Elite conservatism? Buckley challenged the liberal intellectual elite but he spent a lot of time taking his message to the masses. Buckley became a political force when he ran for Mayor of New York as the candidate of the New York State Conservative Party. He took conservative ideas and principles and mobilized the masses.

Buckley understood the truth of Weaver's observation that ideas have consequences.

Buckley spent as much time on the streets as he did behind a typewriter.

Buckley also extended a helping hand to all conservatives. He would not spend a moment discussing or dissing Beck, Limbaugh, or any other conservative. He would help them if he could.

 

Today, it is not the elites that are leading the nationwide movement against Obama. The elites have been missing in action. We are living through the mobilizing of a mass movement against big government. We are seeing blue collar and white collar folks taking to the streets. This movement is growing because it is bigger than any potential leader.
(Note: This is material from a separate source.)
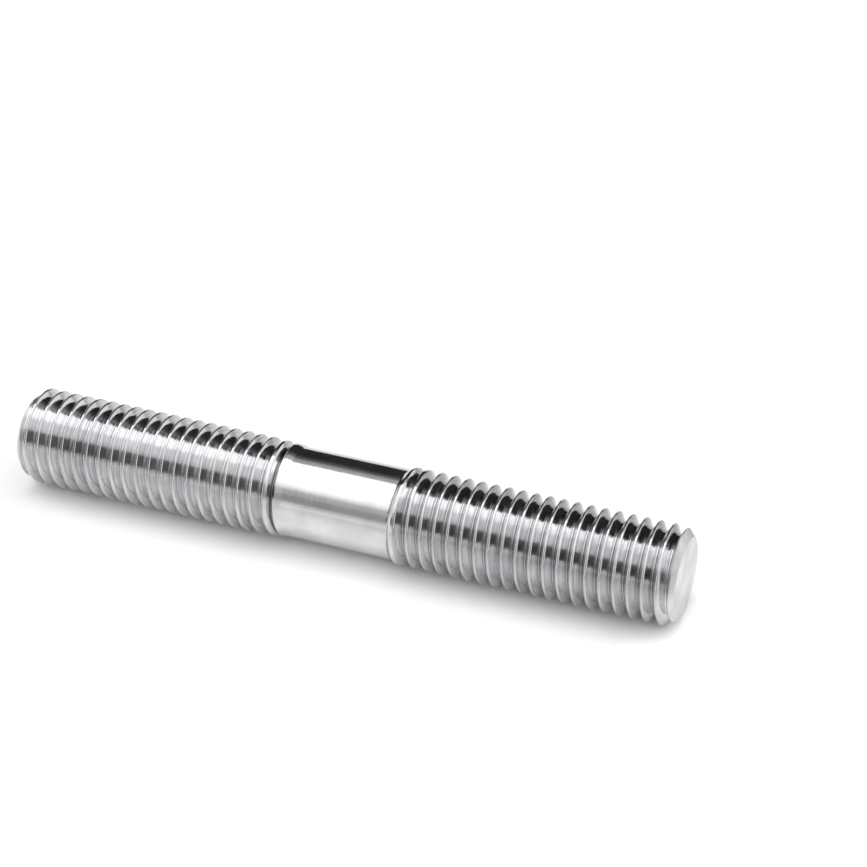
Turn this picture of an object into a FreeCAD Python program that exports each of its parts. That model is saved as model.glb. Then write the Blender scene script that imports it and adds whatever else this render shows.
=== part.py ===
import FreeCAD, Part
import math
import os

# A double ended stud: one turned steel bar with an M14 x 2 thread on each end and a plain shank
# between them. It stands on one flat end. The origin is the centre of that end face, the axis of
# the bar is Z, and the other end points up. Both ends are the same.
#
# The threaded ends are solid at the thread's major diameter, over the crests of the thread.
# Lengths are in millimetres and angles in degrees.

# Driving sizes of the bar
overall_length = 100.0
shank_diameter = 13.0

# Driving sizes of each threaded end
thread_diameter = 14.0
thread_pitch = 2.0
threaded_length = 41.2    # from the end face to where the thread's run-out meets the shank
end_chamfer_angle = 45.0  # between the chamfer and the axis
runout_angle = 30.0       # between the run-out's cone and the axis

# The depth of an ISO metric outside thread: 17/24 of the height of its sharp 60 degree triangle
thread_flank_angle = 60.0
sharp_triangle_height = thread_pitch / (2.0 * math.tan(math.radians(thread_flank_angle / 2.0)))
thread_depth = sharp_triangle_height * 17.0 / 24.0

# Radii and lengths that follow from the sizes above
thread_radius = thread_diameter / 2.0
shank_radius = shank_diameter / 2.0
end_face_radius = thread_radius - thread_depth
chamfer_length = thread_depth / math.tan(math.radians(end_chamfer_angle))
runout_length = (thread_radius - shank_radius) / math.tan(math.radians(runout_angle))

axis_point = FreeCAD.Vector(0.0, 0.0, 0.0)
axis_direction = FreeCAD.Vector(0.0, 0.0, 1.0)
full_turn = 360.0


def end_outline():
    """Corners of the lower end as (radius, height), from the end face's rim up to the shank."""
    return [
        (end_face_radius, 0.0),
        (thread_radius, chamfer_length),
        (thread_radius, threaded_length - runout_length),
        (shank_radius, threaded_length),
    ]


def stud():
    """The whole stud: its half section, with the upper end mirrored from the lower, turned once."""
    lower_end = end_outline()
    upper_end = [(radius, overall_length - height) for radius, height in reversed(lower_end)]
    corners = [(0.0, 0.0)] + lower_end + upper_end + [(0.0, overall_length)]
    points = [FreeCAD.Vector(radius, 0.0, height) for radius, height in corners]
    half_section = Part.Face(Part.makePolygon(points + points[:1]))
    return half_section.revolve(axis_point, axis_direction, full_turn)


os.makedirs("parts", exist_ok=True)
stud().exportStep("parts/stud.step")
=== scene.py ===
"""A double ended stud of bright stainless steel, with an M14 x 2 thread on each end of a plain shank."""

import logging
import math
from dataclasses import dataclass, field
from enum import Enum

import bpy
from mathutils import Matrix, Vector

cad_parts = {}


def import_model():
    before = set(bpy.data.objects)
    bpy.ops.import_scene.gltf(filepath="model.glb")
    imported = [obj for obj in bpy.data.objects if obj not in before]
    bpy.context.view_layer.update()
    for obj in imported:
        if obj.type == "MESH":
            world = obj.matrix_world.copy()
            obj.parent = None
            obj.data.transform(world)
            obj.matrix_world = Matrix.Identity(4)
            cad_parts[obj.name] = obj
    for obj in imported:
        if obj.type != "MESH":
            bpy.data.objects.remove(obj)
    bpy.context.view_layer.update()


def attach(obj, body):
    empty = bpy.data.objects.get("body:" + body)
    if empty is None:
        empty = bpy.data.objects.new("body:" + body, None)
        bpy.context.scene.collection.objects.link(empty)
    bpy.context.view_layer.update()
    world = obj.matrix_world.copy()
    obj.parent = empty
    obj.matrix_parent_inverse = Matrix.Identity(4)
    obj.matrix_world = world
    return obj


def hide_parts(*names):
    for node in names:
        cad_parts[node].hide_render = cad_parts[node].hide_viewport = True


LOG = logging.getLogger("stud")

MILLIMETRE = 0.001
FULL_TURN = 2.0 * math.pi
NEAR_SIDE = 0.25  # places round the bar are counted from its near side, a quarter turn before +X

# Where a Mix node keeps its colours among its sockets
BELOW = 6
ABOVE = 7
MIXED = 2

Setting = str | int | float | bool
Input = bpy.types.NodeSocket | bpy.types.Material | float | tuple
Range = tuple[float, float]
Stops = tuple[tuple[float, float], ...]


class Direction(Enum):
    """How far a mirrored ray leans along the bar, as the sine of its angle from level."""

    ALMOST_STRAIGHT_DOWN = -0.92
    VERY_STEEPLY_DOWN = -0.80
    MORE_STEEPLY_DOWN = -0.66
    LESS_STEEPLY_DOWN = -0.63
    STEEPLY_DOWN = -0.40
    DOWN = -0.37
    UP = 0.12
    STEEPLY_UP = 0.36
    VERY_STEEPLY_UP = 0.86
    ALMOST_STRAIGHT_UP = 0.94


def linear_colour(code: str) -> tuple[float, float, float, float]:
    """Turn an sRGB colour code into linear light.

    Args:
        code: Six hexadecimal digits, two for each of red, green and blue.

    Returns:
        Red, green, blue and an alpha of 1, as a shader socket takes them.
    """
    channels = [int(code[place : place + 2], 16) / 255.0 for place in (0, 2, 4)]
    linear = [c / 12.92 if c <= 0.04045 else ((c + 0.055) / 1.055) ** 2.4 for c in channels]
    return (linear[0], linear[1], linear[2], 1.0)


def add_node(
    tree: bpy.types.NodeTree,
    kind: str,
    settings: dict[str, Setting] | None = None,
    inputs: dict[str | int, Input] | None = None,
) -> bpy.types.Node:
    """Add one node to a tree, set it up and link it.

    Args:
        tree: The node tree that gets the node.
        kind: The node's type name.
        settings: Values for the node's own properties.
        inputs: A socket to link or a value to set for each named or numbered input.

    Returns:
        The new node.
    """
    node = tree.nodes.new(kind)
    for name, value in (settings or {}).items():
        setattr(node, name, value)
    for name, value in (inputs or {}).items():
        if isinstance(value, bpy.types.NodeSocket):
            tree.links.new(value, node.inputs[name])
        else:
            node.inputs[name].default_value = value
    return node


@dataclass(frozen=True)
class Number:
    """A number inside a node tree, so that a shape or a pattern is written as plain arithmetic."""

    tree: bpy.types.NodeTree
    socket: bpy.types.NodeSocket

    def by(self, operation: str, *others: "Number | float") -> "Number":
        """Combine this number with others.

        Args:
            operation: The name of the arithmetic operation.
            others: The operation's other numbers, in its own order.

        Returns:
            The result as a new number of the same tree.
        """
        inputs: dict[str | int, Input] = {0: self.socket}
        for place, other in enumerate(others, start=1):
            inputs[place] = other.socket if isinstance(other, Number) else other
        node = add_node(self.tree, "ShaderNodeMath", {"operation": operation}, inputs)
        return Number(self.tree, node.outputs[0])

    def __add__(self, other: "Number | float") -> "Number":
        """Return the sum."""
        return self.by("ADD", other)

    def __sub__(self, other: "Number | float") -> "Number":
        """Return the difference."""
        return self.by("SUBTRACT", other)

    def __rsub__(self, other: float) -> "Number":
        """Return what is left of a plain number without this one."""
        return self * -1.0 + other

    def __mul__(self, other: "Number | float") -> "Number":
        """Return the product."""
        return self.by("MULTIPLY", other)

    def __truediv__(self, other: "Number | float") -> "Number":
        """Return the quotient."""
        return self.by("DIVIDE", other)

    def ramp(self, start: "Number | float", end: "Number | float") -> "Number":
        """Rise evenly from 0 to 1 as this number goes from start to end, and stay there.

        Args:
            start: Where the result is still 0.
            end: Where the result reaches 1; it may lie below start.

        Returns:
            The result, from 0 to 1.
        """
        return ((self - start) / (end - start)).by("MAXIMUM", 0.0).by("MINIMUM", 1.0)

    def towards(self, other: "Number | float", share: "Number") -> "Number":
        """Go part of the way from this number to another one.

        Args:
            other: The number that the whole way leads to.
            share: The part of the way, from 0 to 1.

        Returns:
            The number that is reached.
        """
        return self + (other - self) * share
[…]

In some respects this movement is contrary to the elites who declared the end of any small government policies. Brooks, Frum, etc. helped Obama win and then encouraged us to abandon the Buckley ideas that extolled small government. Challenges to these big government conservatives were Levin, Limbaugh, and Buckley.

Half Measures No More

When was the last time the GOP did anything bold? 1984's Contract with America?  And look what transpired: 40 consecutive years of Democrat Party dominance in the House of representatives was suddenly terminated and a Democrat president was forced to move toward the center of governing policy.  Bold agendas based on proven principles work and always will.

The recent highly dispersed Tea Party movements clearly demonstrate that the heart and soul of America wants us to return to basics, post haste.

The GOP needs to either rise to the occasion or it will become irrelevant as motivated conservatives seize the initiative and organize a new political home for themselves.  Its survival time folks. Half measures are not gonna get it done.

Just for starters, how 'bout calling for a Constitutional Convention complete with a series of proposed articles that would return the country to government based on founding principles in general and Federalism in particular.

Imagine: a country that once again extolls personal responsibility, self-reliance, a strong family and community, prudence, personal ethics and restraint, and free speech - even during elections - perhaps even term limits, the line-item veto for the President and a minimum of two-year budgeting for congress.

What are we waitin' for? Let's roll!

 A bold agenda would be to

 A bold agenda would be to invest in your country, in your people, and in the future. And get away from failed ideologies.